Sydney Smith at Medpundit is a great med-blogger but sometimes she drives me nuts with her inconsistency, such as in this criticism of Hillary Clinton’s rambling piece in the NY Times magazine:
- Except that SARS wasn’t a disease of poor people. It disproportionately affected healthcare workers. It was spread globally by affluent travellers. And it did its worse damage in countries with the sort of healthcare systems that Senator Clinton prefers to ours – like Canada and China and Singapore.

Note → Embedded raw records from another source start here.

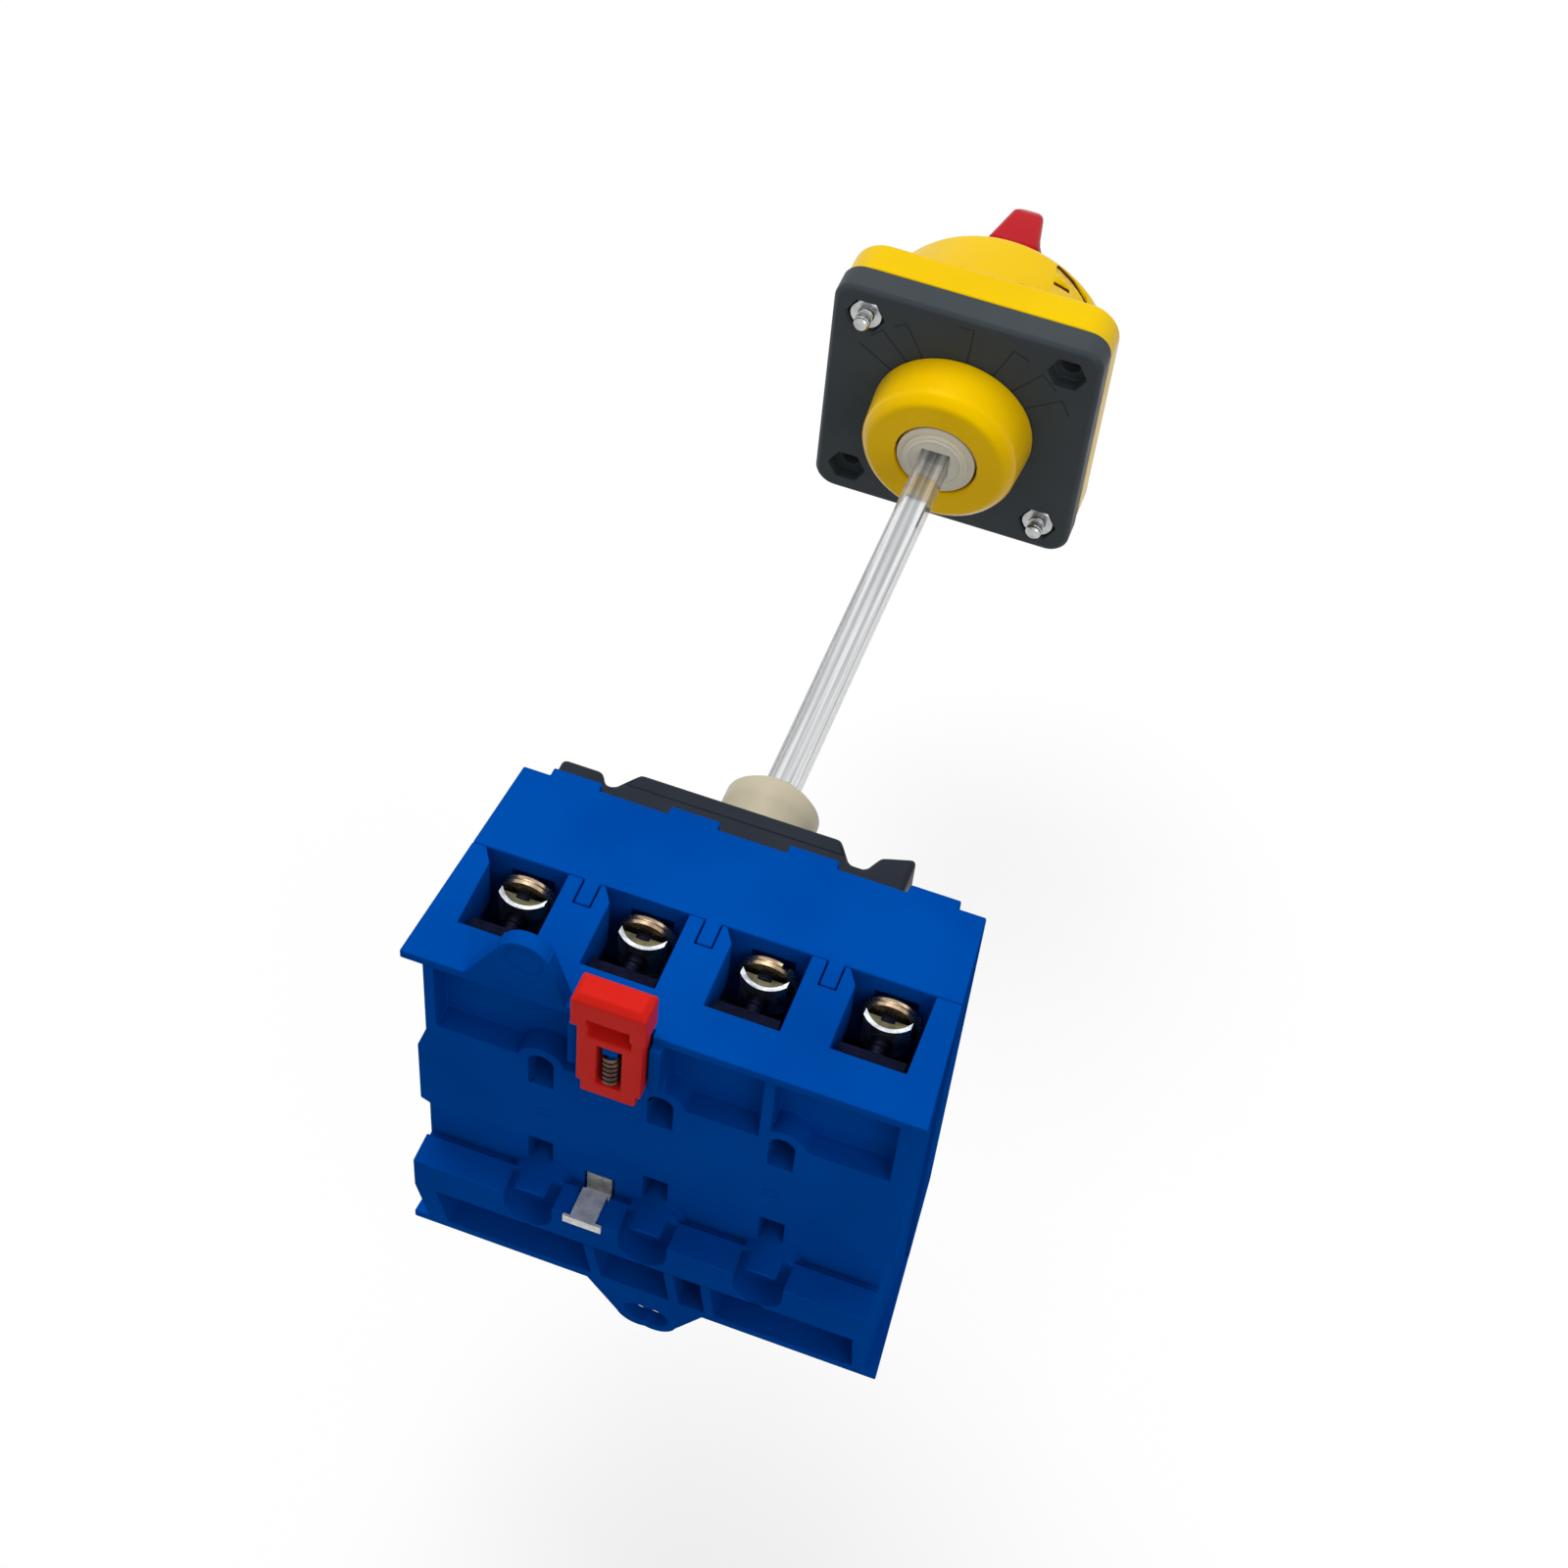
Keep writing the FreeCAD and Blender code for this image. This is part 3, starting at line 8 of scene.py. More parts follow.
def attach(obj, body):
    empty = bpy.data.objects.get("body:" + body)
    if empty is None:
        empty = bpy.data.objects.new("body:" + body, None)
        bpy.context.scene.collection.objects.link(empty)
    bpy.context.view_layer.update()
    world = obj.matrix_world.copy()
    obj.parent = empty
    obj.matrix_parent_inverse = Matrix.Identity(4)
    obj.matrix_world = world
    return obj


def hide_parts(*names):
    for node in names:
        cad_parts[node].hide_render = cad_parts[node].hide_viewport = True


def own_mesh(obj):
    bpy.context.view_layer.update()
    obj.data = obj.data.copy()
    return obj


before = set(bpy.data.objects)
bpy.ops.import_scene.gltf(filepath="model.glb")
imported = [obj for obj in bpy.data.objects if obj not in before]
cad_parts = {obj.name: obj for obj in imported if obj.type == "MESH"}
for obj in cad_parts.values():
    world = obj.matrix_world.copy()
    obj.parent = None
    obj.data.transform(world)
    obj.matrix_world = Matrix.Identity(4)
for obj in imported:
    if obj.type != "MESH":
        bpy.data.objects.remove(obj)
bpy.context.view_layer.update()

MM = 0.001
scene = bpy.context.scene
scene.view_settings.view_transform = "Standard"

# Sizes shared with the CAD part, in millimetres.
POLE_PITCH = 17.5
POLE_X = [20.0 - POLE_PITCH * i for i in range(4)]
SCREW_Z = 28.0
HEAD_FRONT = -17.7
PLATE_BACK = -158.6
CORNER = 18.0

# Turns of a local Z axis: towards the rail, +Y, and towards the handle's front.
TO_BACK, TO_FRONT = (-90, 0, 0), (90, 0, 0)


def tint(red, green, blue):
    """A colour written as sRGB numbers from 0 to 255, turned to linear."""
    def linear(value):
        value /= 255
        return value / 12.92 if value <= 0.04045 else ((value + 0.055) / 1.055) ** 2.4
    return (linear(red), linear(green), linear(blue), 1.0)


class Finish:
    """A material with a Principled shader and short calls for its procedural nodes."""

    def __init__(self, name):
        self.material = bpy.data.materials.new(name)
        self.material.use_nodes = True
        self.nodes = self.material.node_tree.nodes
        self.links = self.material.node_tree.links
        self.shader = self.nodes["Principled BSDF"]
        self.place = self.nodes.new("ShaderNodeTexCoord").outputs["Object"]

    def node(self, kind, **values):
        made = self.nodes.new("ShaderNode" + kind)
        for key, value in values.items():
            setattr(made, key, value)
        return made

    def mapped(self, scale):
        """The object's coordinates, scaled by axis."""
        mapping = self.node("Mapping")
        mapping.inputs["Scale"].default_value = scale
        self.links.new(self.place, mapping.inputs["Vector"])
        return mapping.outputs["Vector"]

    def noise(self, size, detail=3.0, roughness=0.55, place=None):
        """Noise whose lumps are about size millimetres wide."""
        made = self.node("TexNoise")
        made.inputs["Scale"].default_value = 1 / (size * MM)
        made.inputs["Detail"].default_value = detail
        made.inputs["Roughness"].default_value = roughness
        self.links.new(place or self.place, made.inputs["Vector"])
        return made.outputs["Fac"]

    def spread(self, value, low, high, start=0.3, end=0.7):
        """Takes a value between start and end to between low and high."""
        made = self.node("MapRange")
        made.inputs["From Min"].default_value = start
        made.inputs["From Max"].default_value = end
        made.inputs["To Min"].default_value = low
        made.inputs["To Max"].default_value = high
        self.links.new(value, made.inputs["Value"])
        return made.outputs["Result"]

    def blend(self, amount, first, second):
        """A mix of two colours."""
        made = self.node("Mix", data_type="RGBA")
        for socket, colour in (("A_Color", first), ("B_Color", second)):
            next(item for item in made.inputs if item.identifier == socket).default_value = colour
        self.links.new(amount, made.inputs["Factor"])
        return next(item for item in made.outputs if item.identifier == "Result_Color")

    def bump(self, height, distance, strength, below=None):
        """A normal with relief of a distance in millimetres, on top of another bump if one is given."""
        made = self.node("Bump")
        made.inputs["Distance"].default_value = distance * MM
        made.inputs["Strength"].default_value = strength
        self.links.new(height, made.inputs["Height"])
        if below:
            self.links.new(below, made.inputs["Normal"])
        return made.outputs["Normal"]

    def feed(self, socket, value):
        """Gives a shader socket a constant or another node's output."""
        target = self.shader.inputs[socket]
        if isinstance(value, bpy.types.NodeSocket):
            self.links.new(value, target)
        else:
            target.default_value = value


def moulded(name, colour, shade, rough=(0.34, 0.46), gloss=0.2, grain=0.22, glow=0.0):
    """Injection moulded plastic: fine grain, faint flow marks and a slow change of tone."""
    finish = Finish(name)
    tone = finish.spread(finish.noise(26, 2), 0, 1)
    finish.feed("Base Color", finish.blend(tone, colour, shade))
    finish.feed("Roughness", finish.spread(finish.noise(5, 4), *rough))
    flow = finish.bump(finish.noise(9, 2), 0.05, 0.25)
    finish.feed("Normal", finish.bump(finish.noise(grain, 2), 0.012, 0.5, flow))
    finish.shader.inputs["Specular IOR Level"].default_value = gloss
    strongest = max(colour[:3])
    finish.shader.inputs["Specular Tint"].default_value = [value / strongest for value in colour[:3]] + [1.0]
    if glow:
        finish.feed("Subsurface Weight", glow)
        finish.feed("Subsurface Radius", (1.0, 0.9, 0.7))
        finish.feed("Subsurface Scale", 0.9 * MM)
    return finish.material


def plated(name, colour, stain, rough=(0.2, 0.36), stretch=(1, 1, 1), line=0.25):
    """Plated metal with drawn lines and a slow stain."""
    finish = Finish(name)
    finish.feed("Metallic", 1.0)
    tone = finish.spread(finish.noise(2.2, 4), 0, 1, 0.35, 0.65)
    finish.feed("Base Color", finish.blend(tone, colour, stain))
    drawn = finish.noise(line, 3, 0.6, finish.mapped(stretch))
    finish.feed("Roughness", finish.spread(drawn, *rough))
    finish.feed("Normal", finish.bump(drawn, 0.01, 0.4))
    return finish.material


def clear_plastic(name):
    """Clear extruded rod with grey lengthwise draw lines."""
    finish = Finish(name)
    streaks = finish.spread(finish.noise(1.1, 2, 0.5, finish.mapped((1, 0.012, 1))), 0, 1, 0.42, 0.6)
    finish.feed("Base Color", finish.blend(streaks, tint(168, 170, 172), tint(250, 251, 252)))
    lines = finish.noise(0.4, 2, 0.5, finish.mapped((1, 0.02, 1)))
    finish.feed("Roughness", finish.spread(lines, 0.03, 0.12))
    finish.feed("Normal", finish.bump(lines, 0.02, 0.2))
    finish.shader.inputs["Transmission Weight"].default_value = 0.82
    finish.shader.inputs["IOR"].default_value = 1.49
    return finish.material


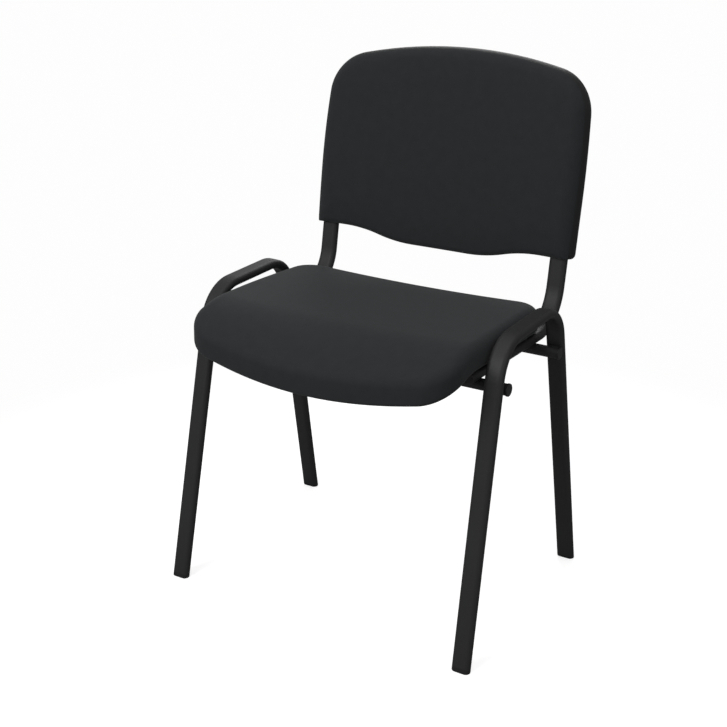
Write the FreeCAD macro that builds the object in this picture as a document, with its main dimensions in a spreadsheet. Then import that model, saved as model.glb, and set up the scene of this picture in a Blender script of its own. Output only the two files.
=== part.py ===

Hillary may prefer Canada’s system, but her plan didn’t try to introduce anything like it in 1994. And Singapore’s system is the HSA/individual consumer account nirvana that is favored by those who believe in the “real consumer market solution” to health care, a group which usually includes Sydney. And China of course is a third world country without what most Americans would recognize as a health care “system”, other than in the big cities. SARS came from a rural area, I believe.
Sydney also comes out and joins me in calling for reform of the individual insurance market. She refers to this article in the NY Times magazine which is another example of how screwed up the individual insurance market is. The solution? Sydney calls for mandatory individual insurance, in community-rated large risk pools. That sounds supiciously like the system proposed by the Junior Senator from New York when she lived in the White House. Yup, that same Senator that Sydney takes to task for her rambling article and views on Canada.